Day 8: Reflection and Farewell
The Umhlanga Reed Dance comes to an end on day 8 and leaves an incredible mark on all who experienced Eswatini’s largest cultural event, fostering a deeper appreciation for the cultural heritage of Swaziland.
- Participants reflect on the festival's significance.
- King commands the slaughter of cattle for the girls, who receive meat pieces and take-home packages.
- Maidens prepare for departure, marking the conclusion of the festival.
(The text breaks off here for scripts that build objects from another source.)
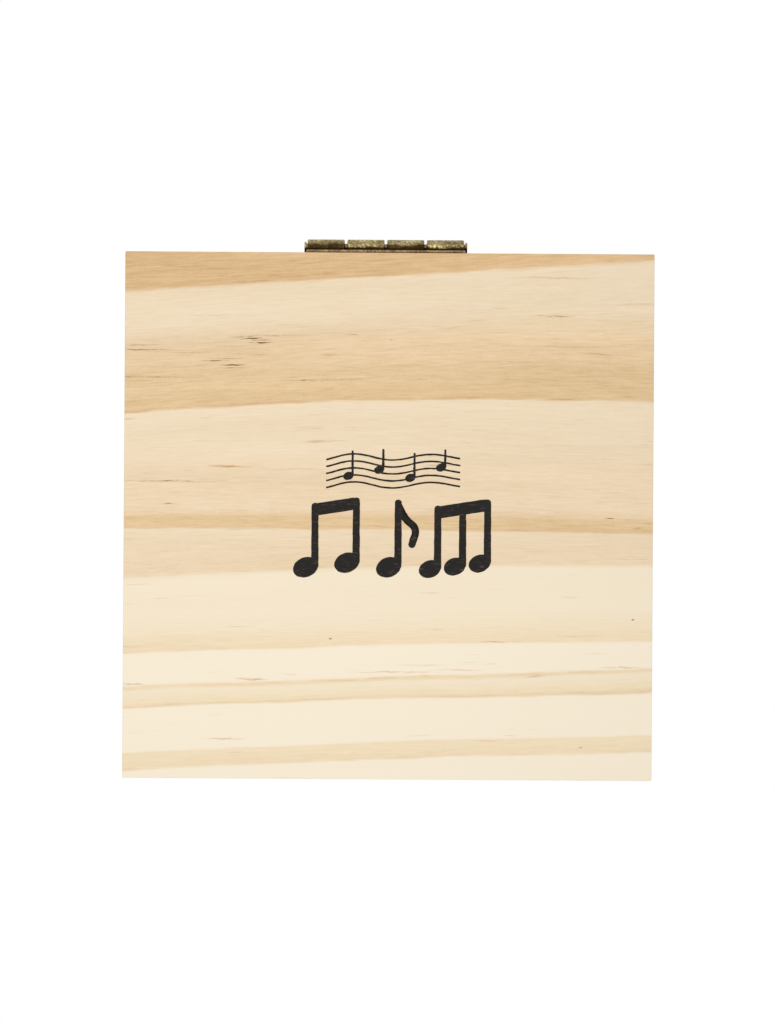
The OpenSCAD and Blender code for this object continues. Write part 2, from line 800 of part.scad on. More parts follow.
module bridge_screws() {
    color(steel) at_movement() for (s = [-1, 1]) translate([0, s * post_y, bridge_z + bridge_t])
        screw(bridge_screw, bridge_t + post_tap - 1);
}

// Ratchet teeth are steep on one side, so that the arbor can only be turned anticlockwise from above
module ratchet_wheel() {
    step = 360 / ratchet_teeth;
    color(steel) at_movement() translate([0, 0, ratchet_z]) difference() {
        linear_extrude(ratchet_t) polygon([for (i = [0:ratchet_teeth - 1], k = [0, 1])
            polar(k == 0 ? ratchet_r : ratchet_r - 0.8, 180 - i * step - k * 1.5)]);
        translate([-square_s / 2 - 0.02, -square_s / 2 - 0.02, -eps])
            cube([square_s + 0.04, square_s + 0.04, ratchet_t + 2 * eps]);
    }
}

// The click: a small pawl whose beak rests between two ratchet teeth
module click() {
    color(steel) at_movement() translate([0, 0, ratchet_z + 0.1]) difference() {
        linear_extrude(click_t) {
            translate([click_x, click_y]) circle(r = click_screw[0], $fn = 32);
            polygon([
                [-1.24, -3.86], [-2.35, -4.13], [click_x + 0.3, click_y + 1.45],
                [click_x - 0.2, click_y - 1.45], [-2.2, -5.2], [-1.36, -4.55]
            ]);
            translate([click_x - 2.6, click_y - 0.5]) square([2.4, 1]);
        }
        translate([click_x, click_y, 0]) screw_hole(click_screw, 0, click_t, run_gap);
    }
}

module click_screws() {
    color(steel) at_movement() {
        translate([click_x, click_y, ratchet_z + click_t + 0.2]) screw(click_screw, click_t + 1.4);
        translate([0, click_spring_y, bridge_z + bridge_t + click_foot_t])
            screw(click_screw, click_foot_t + bridge_t - screw_end);
    }
}

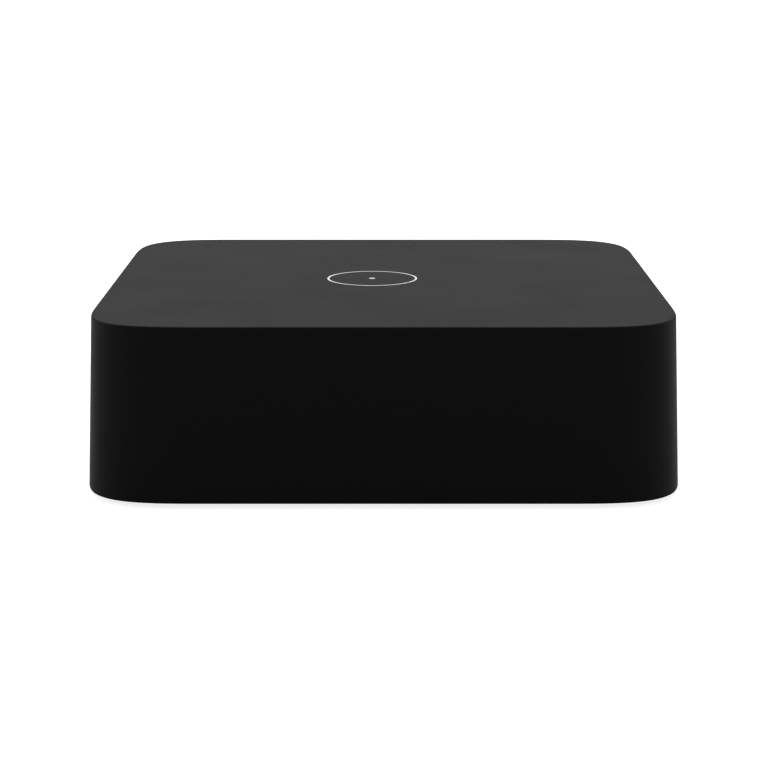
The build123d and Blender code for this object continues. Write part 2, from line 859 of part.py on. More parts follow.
# ------------------------------------------------- front receiver and status light


def infra_red_receiver():
    """Upright package with a lens that looks at the front wall."""
    width, depth, height = receiver_size
    body = standing(receiver_size, receiver_x, front_parts_y + depth / 2, board_top)
    lens_face = front_parts_y - receiver_dome_reach
    centre = (receiver_x, lens_face + receiver_dome_radius, receiver_z)
    ball = Pos(*centre) * Sphere(receiver_dome_radius)
    low = (receiver_x - width, lens_face, board_top)
    keep = block(low, (receiver_x + width, front_parts_y + depth / 2, board_top + height))
    return body + (ball & keep)


def status_led():
    return standing(led_size, status_x, front_parts_y + led_size[1] / 2, board_top)


def status_light_guide():
    """Clear rod from the light to the skin of the front wall."""
    start = front_parts_y - seat_gap
    return rod_in(guide_radius, status_x, guide_z, start, start - guide_end() - seat_gap)


# ----------------------------------------------------------------------- aerials


def aerial(side):
    x = side * (cavity_width / 2 - seat_gap - aerial_size[0] / 2)
    return Pos(x, aerial_y, aerial_z) * Box(*aerial_size)


def lead_plug_place(side):
    """Where a lead's plug sits on the radio's board, beside the can."""
    return module_x + module_size[0] / 2 - lead_plug_inset, module_y + side * lead_plug_side


def lead_plugs():
    places = [lead_plug_place(side) for side in (-1, 1)]
    return together(post(lead_plug_radius, lead_plug_height, x, y, module_top) for x, y in places)


def lead_end(side):
    """X of a lead that lies on its aerial's inner face."""
    return side * (cavity_width / 2 - seat_gap - aerial_size[0] - lead_radius)


def lead(points, radii):
    path = FilletPolyline(*points, radius=radii)
    return sweep((path ^ 0) * Circle(lead_radius), path=path)


def right_lead():
    """Short lead: up from its plug, out over the board's edge and up the right aerial."""
    x, y = lead_plug_place(1)
    top = module_top + lead_plug_height
    over = top + 3.2
    end_x = lead_end(1)
    points = [(x, y, top), (x, y, over), (end_x, y - 2.0, over), (end_x, y - 2.0, aerial_z)]
    return lead(points, [1.4, 1.4])


def left_lead():
    """Long lead: up from its plug, and across the front of the board to the left aerial."""
    x, y = lead_plug_place(-1)
    top = module_top + lead_plug_height
    over = top + 4.0
    cross_y = board_front + 6.0
    cross_z = board_top + 3.0
    end_x = lead_end(-1)
    points = [
        (x, y, top),
        (x, y, over),
        (x + 2.4, y - 8.0, over),
        (x - 2.0, cross_y, cross_z + 2.0),
        (0.0, cross_y, cross_z),
        (end_x + 8.0, cross_y, cross_z + 1.0),
        (end_x, cross_y + 9.0, cross_z + 3.0),
        (end_x, aerial_y - 6.0, aerial_z - 1.0),
    ]
    return lead(points, [1.6, 1.6, 4.0, 8.0, 8.0, 5.0])


# ------------------------------------------------------------------------ output

pieces = {
    "housing": housing,
    "base_cover": base_cover,
    "feet": feet,
    "cover_screws": cover_screws,
    "board_screws": board_screws,
    "port_panel": port_panel,
    "hdmi_shell": hdmi_shell,
    "hdmi_core": hdmi_core,
    "hdmi_contacts": hdmi_contacts,
    "usb_shell": usb_shell,
    "usb_core": usb_core,
    "usb_contacts": usb_contacts,
    "network_housing": network_housing,
    "network_shield": network_shield,
    "network_contacts": network_contacts,
    "network_lights": network_lights,
    "power_body": power_body,
    "power_pin": power_pin,
    "power_spring": power_spring,
    "reset_button": reset_button,
    "reset_plunger": reset_plunger,
    "reset_switch": reset_switch,
    "main_board": main_board,
    "processor": processor,
    "thermal_pad": thermal_pad,
    "heat_sink": heat_sink,
    "sink_pins": sink_pins,
    "sink_springs": sink_springs,
    "memory_chips": memory_chips,
    "storage_chip": storage_chip,
    "wireless_board": wireless_board,
    "wireless_can": wireless_can,
    "power_coils": power_coils,
    "capacitors": capacitors,
    "crystals": lambda: placed(crystal_size, crystal_xy),
    "regulators": lambda: placed(regulator_size, regulator_xy),
    "small_parts": small_parts,
    "network_transformer": network_transformer,
    "infra_red_receiver": infra_red_receiver,
    "status_led": status_led,
    "status_light_guide": status_light_guide,
    "left_aerial": lambda: aerial(-1),
    "right_aerial": lambda: aerial(1),
    "lead_plugs": lead_plugs,
    "left_lead": left_lead,
    "right_lead": right_lead,
}

os.makedirs("parts", exist_ok=True)
for name, make in pieces.items():
    export_step(make(), f"parts/{name}.step")
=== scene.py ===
"""Streaming media player: the looks of a small matt-black box with its sockets at the back.

Metres, +Z up, front towards -Y. It is laid out as an add-on and run as a script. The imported
model is the frame: sizes and places come from its nodes, and its own nodes are never moved.
"""

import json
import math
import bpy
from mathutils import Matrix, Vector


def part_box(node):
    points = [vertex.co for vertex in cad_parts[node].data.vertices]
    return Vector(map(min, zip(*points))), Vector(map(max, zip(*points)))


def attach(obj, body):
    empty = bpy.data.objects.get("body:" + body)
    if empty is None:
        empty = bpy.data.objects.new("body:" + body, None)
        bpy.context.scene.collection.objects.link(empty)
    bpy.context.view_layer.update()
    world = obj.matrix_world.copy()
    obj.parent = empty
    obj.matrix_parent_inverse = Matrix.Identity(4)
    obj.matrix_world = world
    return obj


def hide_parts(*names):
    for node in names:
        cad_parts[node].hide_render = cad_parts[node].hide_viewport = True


bl_info = {
    "name": "Streaming Media Player",
    "version": (1, 0, 0),
    "blender": (4, 5, 0),
    "location": "3D View > Sidebar > Media Player",
    "description": "Models the shells, sockets and finishes of a small media player on its frame",
    "category": "Object",
}

import bmesh
import bpy
from bpy.props import FloatProperty, FloatVectorProperty, IntProperty, PointerProperty
from mathutils import Vector

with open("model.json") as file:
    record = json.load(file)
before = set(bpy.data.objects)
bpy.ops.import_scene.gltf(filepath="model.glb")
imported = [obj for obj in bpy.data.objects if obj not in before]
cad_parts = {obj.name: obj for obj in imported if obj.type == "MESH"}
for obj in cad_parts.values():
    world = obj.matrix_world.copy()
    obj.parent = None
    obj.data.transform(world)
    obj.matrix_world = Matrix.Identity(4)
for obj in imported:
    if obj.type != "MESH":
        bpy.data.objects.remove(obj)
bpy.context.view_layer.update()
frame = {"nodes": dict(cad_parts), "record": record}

MM = 0.001
WELD = 1e-7  # points nearer than this are one point
PAST = 1.0 * MM  # how far a cutter runs past the face that it opens
LEVEL = 0.01 * MM  # points nearer than this to a height lie at it
NEAR = 0.1 * MM  # how far past its cutter an edge may lie and still be found
CUT_EDGE = 60  # degrees; the edges that a straight cut leaves are sharper than this
STRAIGHT = 0.999  # cosine above which an edge counts as lying along an axis
FULL_ROUND = 0.999  # of half a slot's width, which leaves its round ends a hair of flat
OWN = "player_"  # starts a material's name, because the frame's own have the slots' names

MASK_LOW, MASK_HIGH = 0.3, 0.7  # the part of the patchy mask that is spread out
MIX_A, MIX_B, MIX_RESULT = 6, 7, 2  # the Mix node's colour sockets
ROUGHNESS_VARY = 0.04  # how far the roughness varies either way

FLOOR_SIZE = 6
FLOOR_DROP = 0.02 * MM  # keeps the floor off the soles
FLOOR_MATT = 0.5  # lights the object
FLOOR_GLOW = 0.82  # added for what the camera, gloss and glass see
WORLD_LIGHT, WORLD_SEEN = 0.45, 1.0
LAMPS = (  # name, place, aim, width and height, watts
    ("key_light", (0.0, 0.55, 0.75), (0, 0, 0), (1.1, 0.7), 9.0),
    ("left_light", (-0.95, -0.1, 0.35), (0, 0, 0.015), (0.5, 0.6), 2.5),
    ("right_light", (0.95, -0.1, 0.35), (0, 0, 0.015), (0.5, 0.6), 2.5),
)
CAMERA_PITCH = 12.187  # degrees downwards
CAMERA_X, CAMERA_Y, CAMERA_RISE = 0.055 * MM, -384.8 * MM, 92.4 * MM  # the rise is from the rim
LENS, SENSOR = 99.607, 36.0  # millimetres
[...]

8-day Umhlanga Reed Dance Schedule
The Umhlanga Reed Dance Festival in Eswatini is not merely a spectacle; it is a journey through the heart and soul of a nation. As the kingdom continues to evolve, this annual celebration proves the enduring strength of tradition and the importance of cultural unity. For those fortunate enough to witness its magic, the Umhlanga Reed Dance Festival is an experience that transcends time, leaving an everlasting imprint on the hearts of all who embrace its cultural embrace. The festival's evolution from the old "Umcwasho" custom reflects a commitment to cultural heritage and solidarity among the Swazi people.